- The Washington Times - Thursday, October 27, 2016

President Obama will travel to Florida Friday to stump for Democratic Senate candidate Patrick Murphy in a race that offers the most glaring example of the president’s work for down-ballot candidates coming up short.

It’s the second time in eight days that Mr. Obama is campaigning in Florida to defeat incumbent Republican Sen. Marco Rubio, as the White House tries to take advantage of the president’s rising job-approval ratings to elect more Democrats everywhere from the U.S. Senate to governorships to state legislatures. The president is personally pushing for as many as 150 candidates in some 20 states across the country.

Mr. Obama is recording robo-calls for Democratic candidates, conducting radio interviews for Democrats in battleground states, attending rallies for Hillary Clinton, raising money for the party, and lending his name to get-out-the-vote efforts online and via party emails. He’s expected to be on the campaign trail every day next week, leading up to Election Day on Nov. 8.

White House press secretary Josh Earnest said Mr. Obama is working for candidates “up and down the ballot.” The White House hopes that the president’s efforts will, at a minimum, turn the Senate Democratic for Mrs. Clinton’s first two years in office, assuming she wins.

Mr. Obama’s role as campaigner-in-chief in his final months comes after a dismal record in eight years as the head of the Democratic Party. Since he took office in 2009, Democrats have lost 11 governorships, 13 Senate seats, 69 House seats and more than 900 state legislature seats.

Nowhere is the president’s recent campaign work looking less promising than the Florida Senate race, where a Bloomberg poll Wednesday put Mr. Rubio ahead by a whopping 10 percentage points. A handful of other state polls this week showed Mr. Murphy, one of the first candidates to be endorsed by Mr. Obama, trailing by two to six percentage points.

The outlook for Mr. Murphy has grown so bleak since Mr. Obama’s last campaign stop on Oct. 20 that the Democratic Senatorial Campaign Committee has pulled its money from his race to concentrate on other states.

On his last campaign swing through Florida, Mr. Obama called out Mr. Rubio for supporting Republican presidential nominee Donald Trump after calling Mr. Trump a “con man” during the GOP primary.

“That’s a sign of somebody who will say anything, do anything, pretend to be anybody, just to get elected,” Mr. Obama said.

In the Bloomberg poll, 51 percent of Floridians said they have a favorable view of Mr. Obama. A Rasmussen poll this week put the president’s job approval rating at 55 percent. The White House is banking on that relatively high popularity for a second-term president to translate into coattails for a variety of Democratic candidates, even though Mr. Obama isn’t on the ballot.

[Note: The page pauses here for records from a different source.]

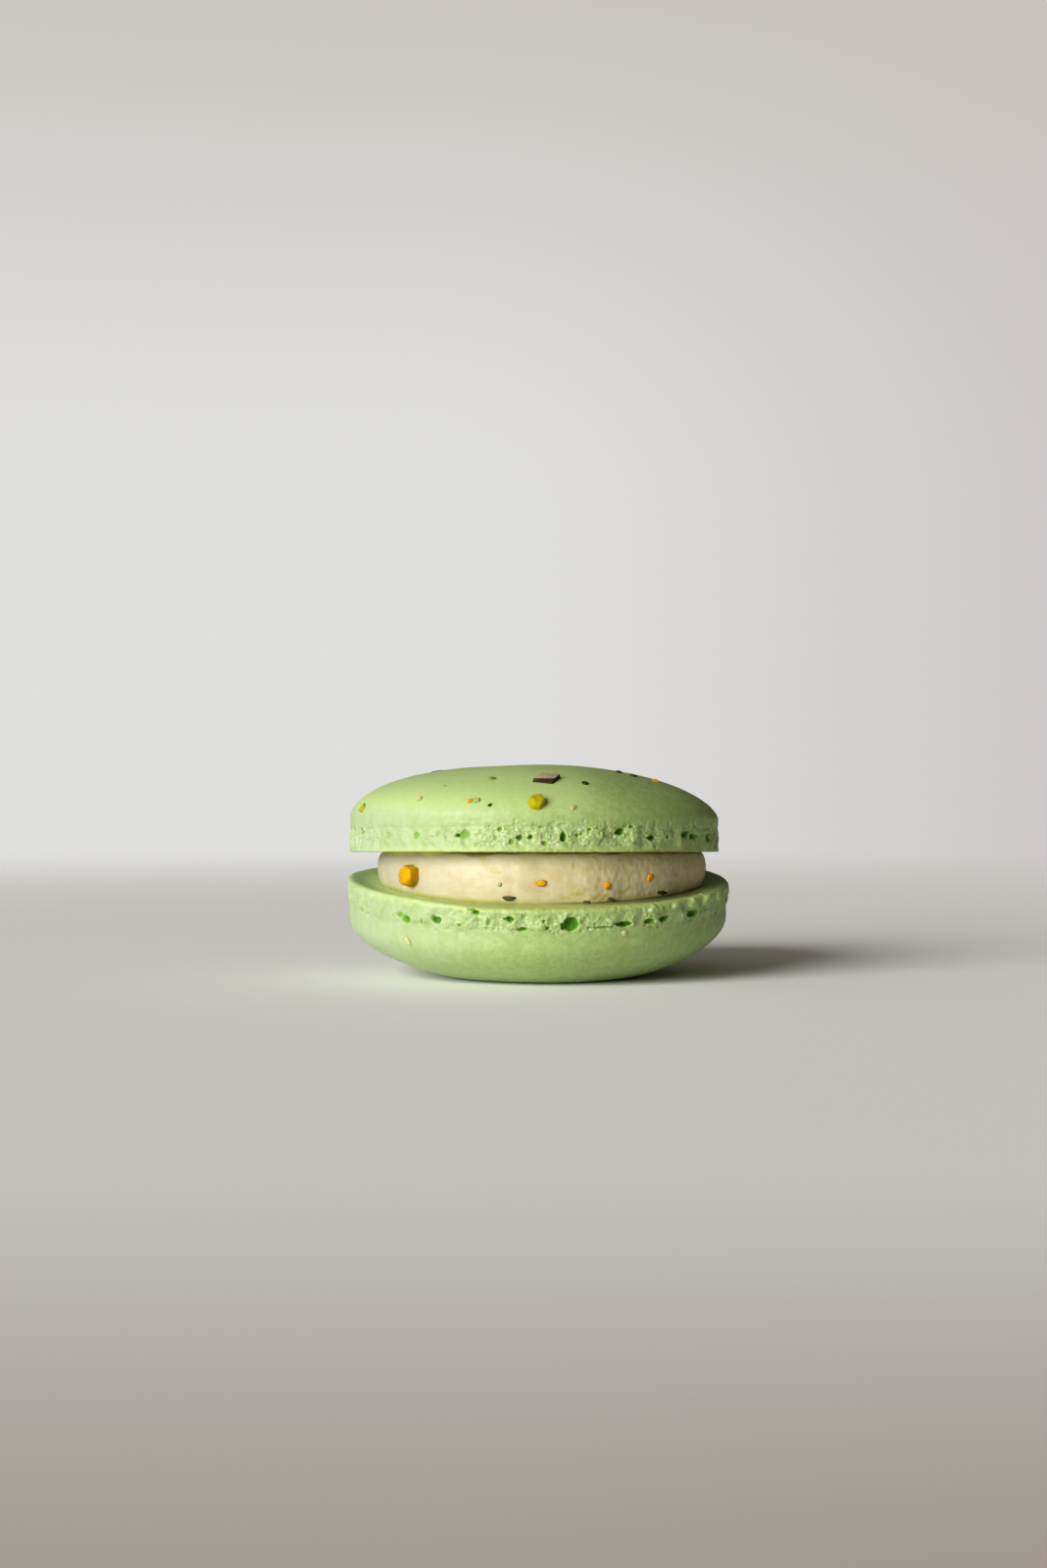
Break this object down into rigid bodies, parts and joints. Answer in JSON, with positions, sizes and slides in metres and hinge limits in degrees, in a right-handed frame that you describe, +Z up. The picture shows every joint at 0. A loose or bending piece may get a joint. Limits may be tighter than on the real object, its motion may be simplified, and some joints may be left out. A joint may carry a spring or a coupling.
{
  "type": "french macaron",
  "caption": "Round sandwich biscuit with smooth domed almond meringue shells on ruffled feet, a wedge of buttercream between them and chopped nut and petal flakes baked on.",
  "frame": {"origin": "middle of the base of the bounding box, on the surface that the macaron rests on", "axes": "+Z up, from the lower shell's crown to the upper shell's crown; -Y towards the side where the cream is thickest, which is the front; +X to the right as seen from the front"},
  "size_m": [0.0454, 0.0454, 0.0246],
  "materials": {
    "meringue": "matte, finely porous baked almond meringue, pale pistachio green",
    "buttercream": "soft satin buttercream, pale cream yellow"
  },
  "bodies": {
    "root": {"upper_shell": "meringue", "filling": "buttercream", "lower_shell": "meringue"}
  },
  "joints": []
}
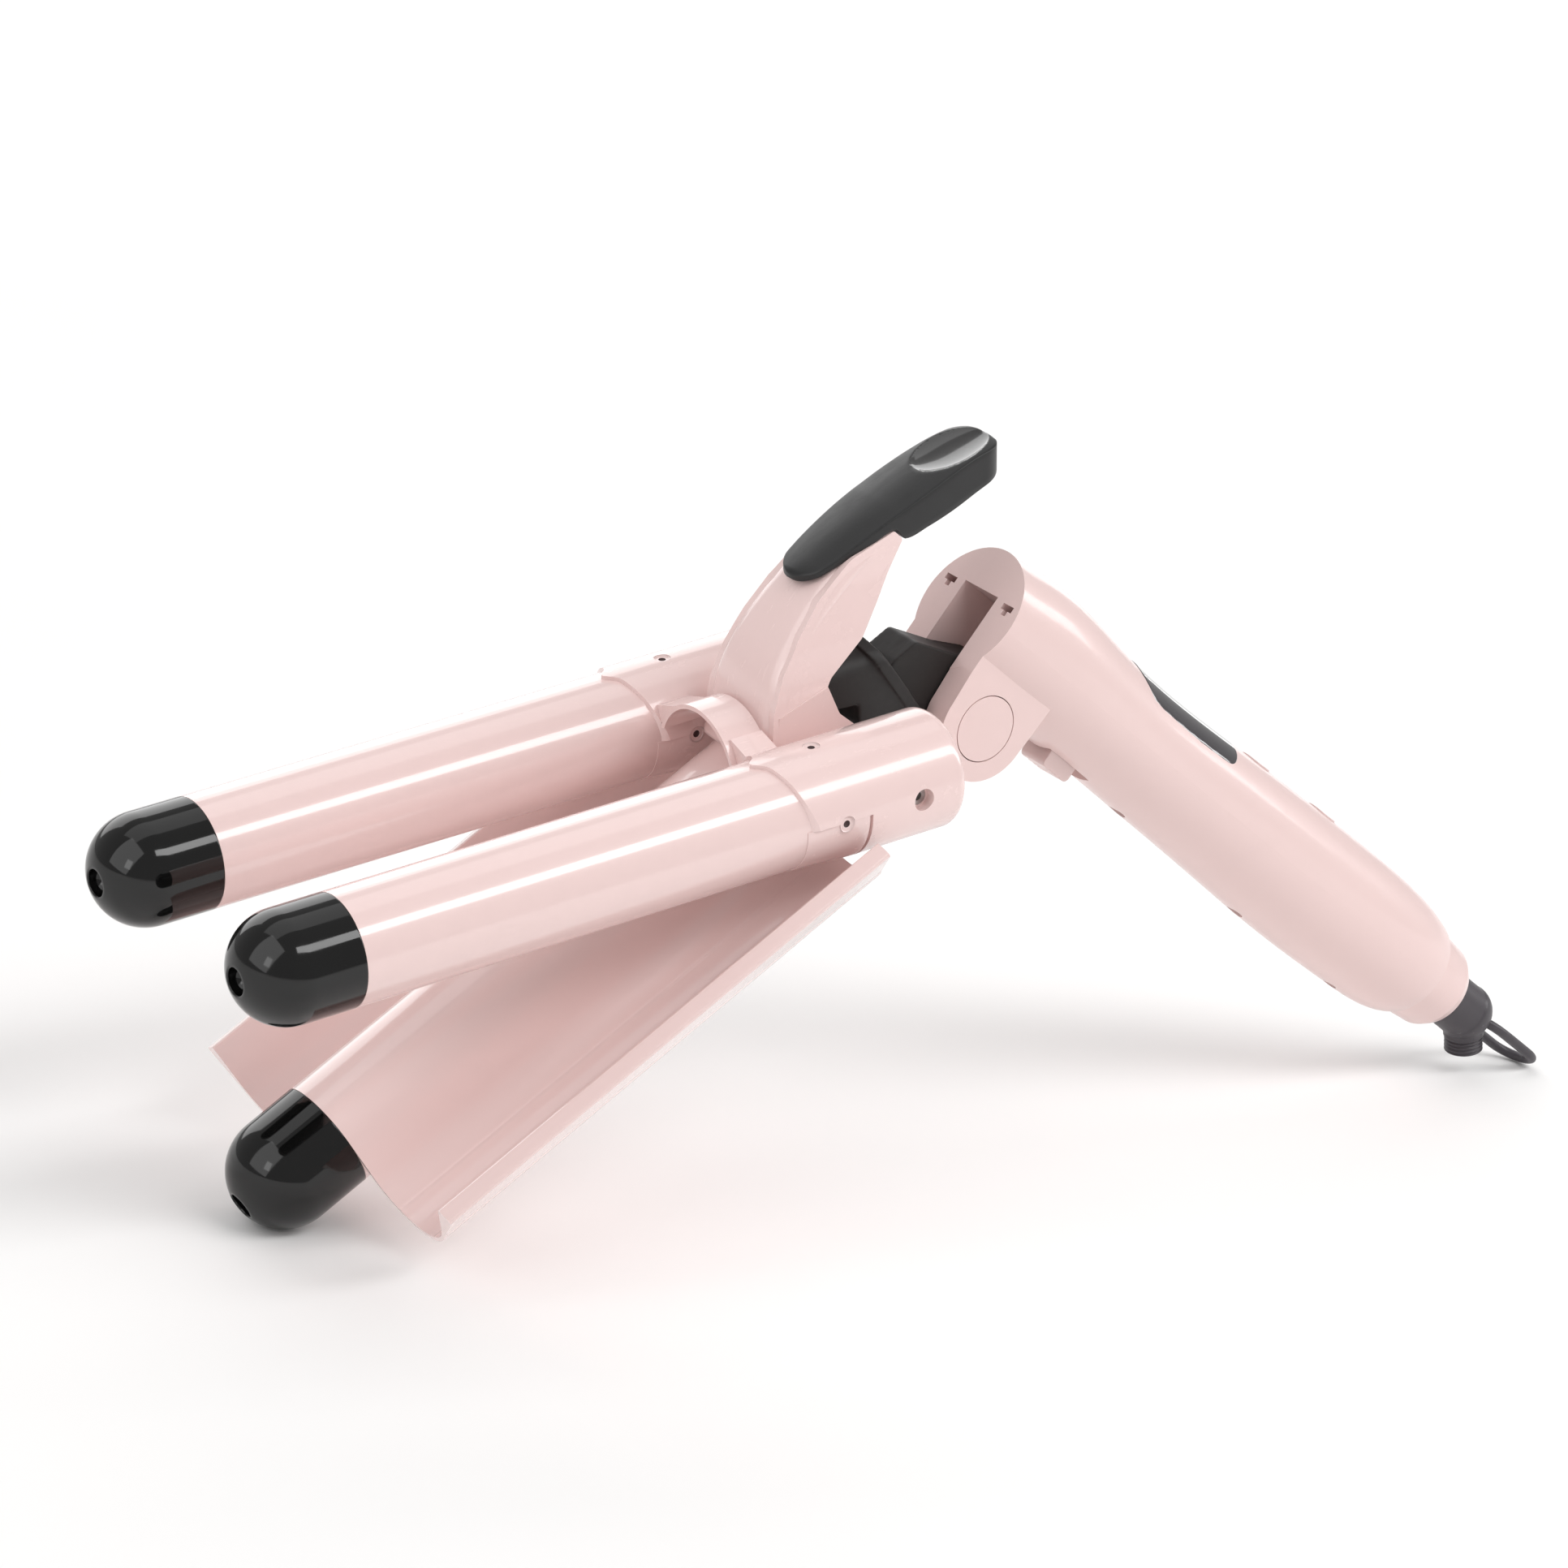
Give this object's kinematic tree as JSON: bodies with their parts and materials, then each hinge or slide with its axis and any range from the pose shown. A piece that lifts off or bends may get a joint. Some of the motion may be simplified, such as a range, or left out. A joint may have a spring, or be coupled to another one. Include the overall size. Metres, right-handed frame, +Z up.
{
  "type": "hair crimper",
  "caption": "Folding hair waver: fixed domed barrels, a sprung jaw with a middle barrel and waved plate, a thumb lever, and a folding handle with a cord swivel.",
  "frame": {"origin": "centre of the bounding box at the table the tool stands on", "axes": "+X runs from the barrel tips back to the handle, +Z is up, +Y is the tool's far side"},
  "size_m": [0.3988, 0.0954, 0.168],
  "materials": {
    "board_green": "matte",
    "boot_black": "matte",
    "bush_brass": "satin",
    "cap_black": "gloss",
    "coated_pink": "gloss",
    "heater_core": "matte",
    "housing_pink": "gloss",
    "pad_black": "satin",
    "screw_steel": "brushed",
    "sensor_glass": "clear",
    "spring_steel": "polished",
    "swivel_grey": "satin",
    "window_dark": "gloss"
  },
  "bodies": {
    "head": {"barrel_near": "coated_pink", "tip_cap_near": "cap_black", "heater_near": "heater_core", "heat_spreader_near": "heater_core", "thermistor_near": "sensor_glass", "barrel_far": "coated_pink", "tip_cap_far": "cap_black", "heater_far": "heater_core", "heat_spreader_far": "heater_core", "thermistor_far": "sensor_glass", "tip_screws": "screw_steel", "head_housing": "housing_pink", "sleeve_screws": "screw_steel", "jaw_pin": "screw_steel", "jaw_spring": "spring_steel", "hinge_tongue": "boot_black", "hinge_boot": "boot_black", "fold_pin": "screw_steel"},
    "jaw": {"barrel_jaw": "coated_pink", "tip_cap_jaw": "cap_black", "tip_screw_jaw": "screw_steel", "heater_jaw": "heater_core", "heat_spreader_jaw": "heater_core", "thermistor_jaw": "sensor_glass", "wave_plate": "coated_pink", "lever_body": "housing_pink", "lever_screws": "screw_steel", "jaw_bushings": "bush_brass", "lever_pad": "pad_black"},
    "handle": {"handle_upper_shell": "housing_pink", "handle_lower_shell": "housing_pink", "display_window": "window_dark", "display_module": "board_green", "control_board": "board_green", "button_switches": "board_green", "handle_screws": "screw_steel", "slider_spring": "spring_steel", "end_collar": "housing_pink", "cover_disc_near": "housing_pink", "cover_disc_far": "housing_pink"},
    "fold_lock": {"fold_lock_slider": "housing_pink"},
    "power_button": {"power_button": "housing_pink"},
    "mode_button": {"mode_button": "housing_pink"},
    "swivel": {"cord_swivel": "swivel_grey", "cord_collar": "swivel_grey", "hang_loop": "swivel_grey"}
  },
  "joints": [
    {"name": "jaw_hinge", "type": "hinge", "parent": "head", "child": "jaw", "pos_m": [-0.03798, 0, 0.10234], "axis": [0, 1, 0], "range_deg": [0, 22], "stiffness_Nm_per_rad": 0.8, "springref_deg": -57.3},
    {"name": "handle_fold", "type": "hinge", "parent": "head", "child": "handle", "pos_m": [0.00017, 0, 0.10532], "axis": [0, -1, 0], "range_deg": [-106, 44]},
    {"name": "fold_lock_slide", "type": "slide", "parent": "handle", "child": "fold_lock", "axis": [0.8409, 0, -0.5413], "range_m": [0, 0.004], "stiffness_N_per_m": 300, "springref_m": -0.003},
    {"name": "power_press", "type": "slide", "parent": "handle", "child": "power_button", "axis": [-0.5413, 0, -0.8409], "range_m": [0, 0.0006], "stiffness_N_per_m": 1500, "springref_m": -0.0006},
    {"name": "mode_press", "type": "slide", "parent": "handle", "child": "mode_button", "axis": [-0.5413, 0, -0.8409], "range_m": [0, 0.0006], "stiffness_N_per_m": 1500, "springref_m": -0.0006},
    {"name": "cord_swivel_turn", "type": "hinge", "parent": "handle", "child": "swivel", "pos_m": [0.17522, 0, 0.01607], "axis": [0.8409, 0, -0.5413], "continuous": true}
  ]
}
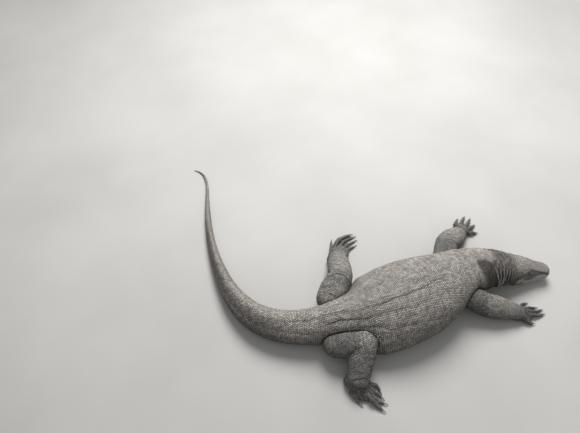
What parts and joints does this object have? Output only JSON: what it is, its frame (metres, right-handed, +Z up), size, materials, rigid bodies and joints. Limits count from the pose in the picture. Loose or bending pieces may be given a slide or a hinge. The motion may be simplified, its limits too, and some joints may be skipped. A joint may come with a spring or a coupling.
{
  "type": "komodo dragon",
  "caption": "Life-size adult monitor lizard lying flat on its belly with legs spread and the long tail swept round to one side.",
  "frame": {"origin": "on the ground, under the centre of the whole animal's bounding box", "axes": "+Z up, +X the way the head points, +Y towards the animal's left"},
  "size_m": [1.7798, 1.314, 0.247],
  "materials": {
    "body_skin": "dusty matte beaded scales",
    "limb_skin": "dusty matte beaded scales",
    "head_skin": "matte small scales",
    "eye": "wet gloss",
    "claw": "worn satin horn"
  },
  "bodies": {
    "root": {"head": "head_skin", "lower_jaw": "head_skin", "eye_left": "eye", "eye_right": "eye", "neck": "body_skin", "trunk": "body_skin", "tail_root": "body_skin", "tail_upper": "body_skin", "tail_middle": "body_skin", "tail_lower": "body_skin", "tail_tip": "body_skin", "hind_right_upper": "limb_skin", "hind_right_lower": "limb_skin", "hind_right_foot": "limb_skin", "hind_right_claw_1": "claw", "hind_right_claw_2": "claw", "hind_right_claw_3": "claw", "hind_right_claw_4": "claw", "hind_right_claw_5": "claw", "hind_left_upper": "limb_skin", "hind_left_lower": "limb_skin", "hind_left_foot": "limb_skin", "hind_left_claw_1": "claw", "hind_left_claw_2": "claw", "hind_left_claw_3": "claw", "hind_left_claw_4": "claw", "hind_left_claw_5": "claw", "fore_right_upper": "limb_skin", "fore_right_lower": "limb_skin", "fore_right_foot": "limb_skin", "fore_right_claw_1": "claw", "fore_right_claw_2": "claw", "fore_right_claw_3": "claw", "fore_right_claw_4": "claw", "fore_right_claw_5": "claw", "fore_left_upper": "limb_skin", "fore_left_lower": "limb_skin", "fore_left_foot": "limb_skin", "fore_left_claw_1": "claw", "fore_left_claw_2": "claw", "fore_left_claw_3": "claw", "fore_left_claw_4": "claw", "fore_left_claw_5": "claw"}
  },
  "joints": []
}
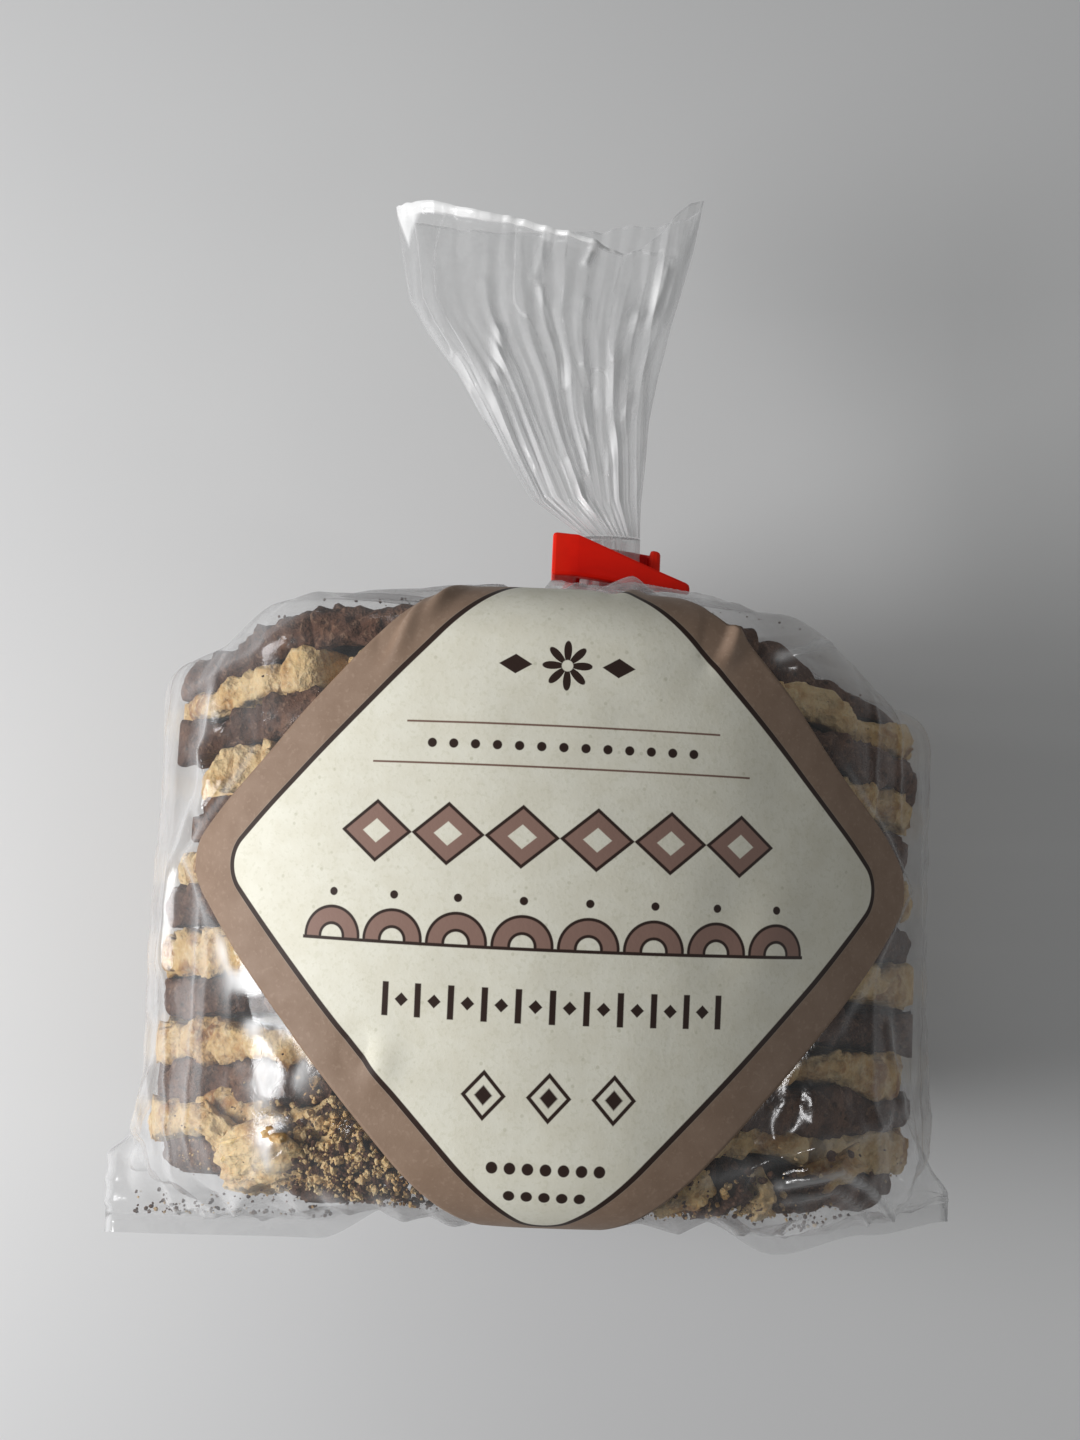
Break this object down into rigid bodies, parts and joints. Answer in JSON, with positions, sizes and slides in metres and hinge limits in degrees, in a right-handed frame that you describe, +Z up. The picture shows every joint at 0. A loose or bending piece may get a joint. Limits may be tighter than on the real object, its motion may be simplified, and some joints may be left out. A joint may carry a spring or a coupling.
{
  "type": "clear bag of stacked pizzelle wafer cookies, closed with a clip",
  "caption": "Clear bag of stacked pizzelle wafers lying label up, with a diamond paper label, a gathered neck held by a plastic clip and a fanned film mouth.",
  "frame": {"origin": "middle of the flat spot on the underside that the bag rests on", "axes": "+Z up through the label, +Y from the heat seal to the film mouth, +X to the right of the upright label"},
  "size_m": [0.1456, 0.1965, 0.13],
  "materials": {
    "clear_film": "clear glossy film",
    "label_paper": "printed uncoated paper",
    "clip_plastic": "moulded, slightly glossy",
    "vanilla_wafer": "baked, matt",
    "chocolate_wafer": "baked, matt"
  },
  "bodies": {
    "root": {"bag_body": "clear_film", "bag_mouth": "clear_film", "label": "label_paper", "clip": "clip_plastic"}
  },
  "joints": []
}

Mr. Obama’s aides also are making the argument in the closing days of the election that a vote for Republicans is a vote for more gridlock in Washington. Mr. Earnest pushed back against Republicans’ campaign argument that voters should split their tickets to ensure that the GOP serves as a counterweight to Mrs. Clinton in the White House.

“Voters who hear that message I think are hearing Republicans promise more of the same kind of Republican Congressional dysfunction that’s infected Washington for the last six years,” Mr. Earnest said.